Falar de maternidade não é algo simples em minha vida, engravidei nos anos 90, quando já era soropositiva e não tínhamos um tratamento tão evoluído para evitar a transmissão do HIV de mãe para filho. É relembrar meses de dúvidas, desespero, medo e um enorme sentimento de impotência.

Você deve estar se perguntando: ‘Como assim escrever sobre todos esses momentos em um artigo de Dia das Mães?’  Pois é, inevitável.

Aquele lado romantizado da maternidade também fez parte da minha vida. A alegria de estar gerando um novo ser,  preocupação com enxoval, quarto da criança, tudo dentro dos conformes. Mas havia um detalhe que escapava da normalidade de uma gravidez. Peço que tentem embarcar comigo nesta viagem em 1993: quando fui uma gravidinha HIV+ inexperiente.

O espanto do meu infectologista quando disse a ele que eu estava grávida foi desesperador. As perspectivas não eram nada animadoras e a única coisa que ele me disse foi: ‘seu parto será obrigatoriamente cesariana, você não poderá amamentar e vamos torcer para você conseguir chegar bem até o final desta gravidez.’

Foi neste clima que vivenciei minha primeira experiência com a maternidade. Tive todo o suporte de um excelente pré-natal e parto, mas o atendimento foi particular.

Aguardei dois dolorosos anos até meu filho ser uma das primeiras crianças a fazer o exame PCR para o HIV, teste de diagnóstico definitivo, no início de 1996 (em implantação num famoso laboratório no Rio de Janeiro) e assim senti um grande alívio ao saber que ele não foi infectado.

Depois, descobri por duas vezes, o lado B da gravidez toda acompanhada via SUS, e dar à luz numa maternidade pública sendo paciente HIV+. Ali sim, compreendi como o preconceito, o estigma e a discriminação podem ser tão letais quanto o próprio vírus.

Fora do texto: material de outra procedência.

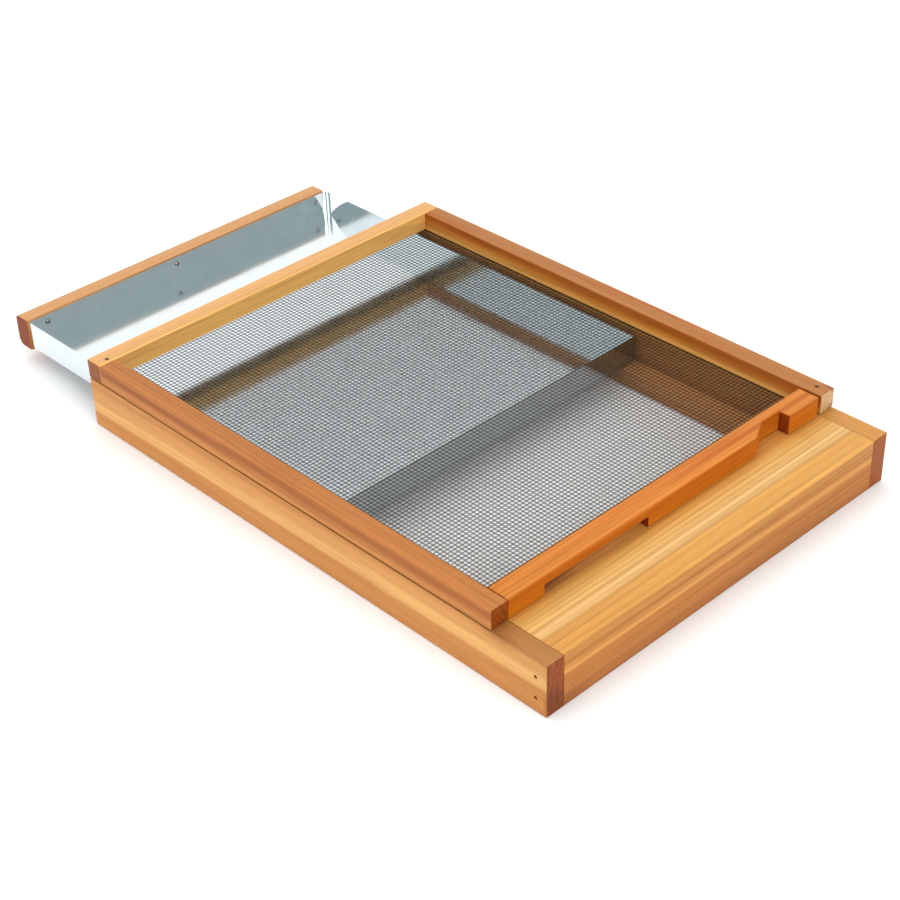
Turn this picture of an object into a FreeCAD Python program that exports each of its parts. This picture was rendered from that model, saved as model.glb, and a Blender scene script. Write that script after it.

Vivenciei na pele abusos obstétricos de diversas ordens e exposição de sorologia.
O vhiver não era nada simples e continua não sendo, mas consegue ser muito mais cruel quando as condições financeiras não são favoráveis.

Precisamos de atendimento humanizado. Precisamos falar de maternidade e HIV. Os direitos sexuais e reprodutivos das PVHA (pessoas vivendo com HIV /aids)  devem ser respeitados e divulgados.

Hoje, com a evolução dos antirretrovirais, nós PVHA podemos alcançar uma grande melhoria na qualidade de vida.

Com carga viral indetectável não infectamos nossos parceiros, podemos gerar filhos saudáveis, ter parto normal e há estudos indicando que, até podemos amamentá-los sem o risco de transmissão do HIV.

Hoje, a maternidade na vida das mulheres HIV+ não precisa mais ser um tormento do início ao fim. Nosso país precisa priorizar um pré-natal eficaz e eliminar a transmissão vertical do HIV, da sífilis e das hepatites virais. Todos juntos contra as IST/HIV/aids. Viva a vida! Feliz Dia das Mães!

* Vanessa Campos vive com HIV desde 1992, é mãe de três filhos (duas meninas e um menino) e ativista no combate ao HIV/aids. Representante Estadual da Rede Nacional de Pessoas Vivendo com HIV e Aids do Amazonas e membro do Movimento Nacional das Cidadãs Posithivas.